Novel MIC Mitigation Strategies and Improved Microbiological Monitoring Techniques

Microbial induced or influenced corrosion (MIC) is estimated to result in billions of dollars of damage annually to world-wide oil and gas facilities. Although much work has been conducted identifying the principal bacteria involved in MIC, the importance of the role of archaea, e.g. sulfate-reducing archaea and methanogens in MIC, has only recently been understood. Little work has been carried out investigating the efficacy of traditional MIC mitigation strategies such as biocide application on archaea; however it is possible that archaea will be more resistant to biocidal action due to the very different biochemical composition of the cell wall and membrane seen in archaea.

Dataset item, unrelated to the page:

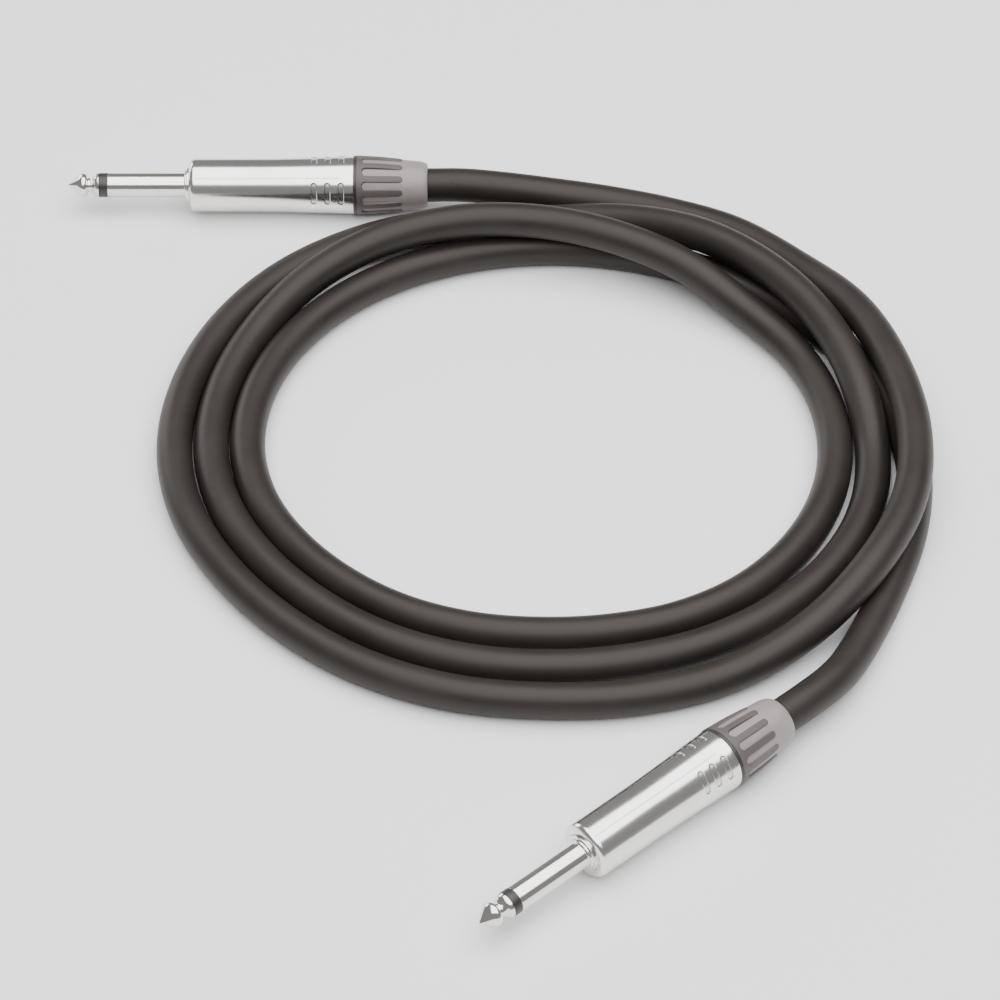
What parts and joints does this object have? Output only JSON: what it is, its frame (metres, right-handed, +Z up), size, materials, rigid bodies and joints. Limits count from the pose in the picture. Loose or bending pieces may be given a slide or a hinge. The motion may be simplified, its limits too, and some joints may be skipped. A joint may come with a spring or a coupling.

A well managed biocide regime can greatly reduce the risk of MIC and maintain facilities integrity; however conventional biocides have drawbacks in that they are both highly toxic and harmful to the environment. With many governments introducing tougher legislation for discharge of waste water to the environment, there is increasing interest amongst oil and gas companies for more environmentally-friendly biocides.

One example of a ‘green biocide’ that has shown promise is nitric oxide. Nitric oxide is naturally generated by mature biofilms to stimulate dispersal of cells from the biofilm to colonize other locations. By application of exogenous nitric oxide via donor molecules, dispersal of mature biofilms can be induced. Application of nitric oxide at the attachment phase can minimize biofilm formation. Nitric oxide alone has been shown to remove 60% of a mature biofilm and acts synergistically in the presence of biocides, leading to enhanced biofilm removal. Furthermore, nitric oxide initiates the dispersal of biofilms at very low concentrations and has been shown to be effective against a broad range of micro-organisms. A second example of a ‘green’ biocide is modified chitosan. Chitosan, a deacetylated derivative of chitin, itself a constituent of crustacean shells, is a low-toxicity, biodegradable, antimicrobial polymer. Chemical modifications can produce a range of modified chitosan molecules with enhanced antimicrobial and surfactant properties. The potential use of nitric oxide and modified chitosan for MIC control will be discussed, but noting that these techniques need further developing and field trials.

Finally, the drawbacks of conventional microbiological monitoring using culture-based techniques are well known. Molecular microbiological based techniques are now ubiquitous in other industries but have yet to be fully integrated into the oil and gas industry. Novel monitoring techniques that have been shown to be robust, for use on-site will be discussed. The technologies should be quick, easy and add real value by allowing informed decisions to be made regarding issues such as biocide use, but again need extensive field trials.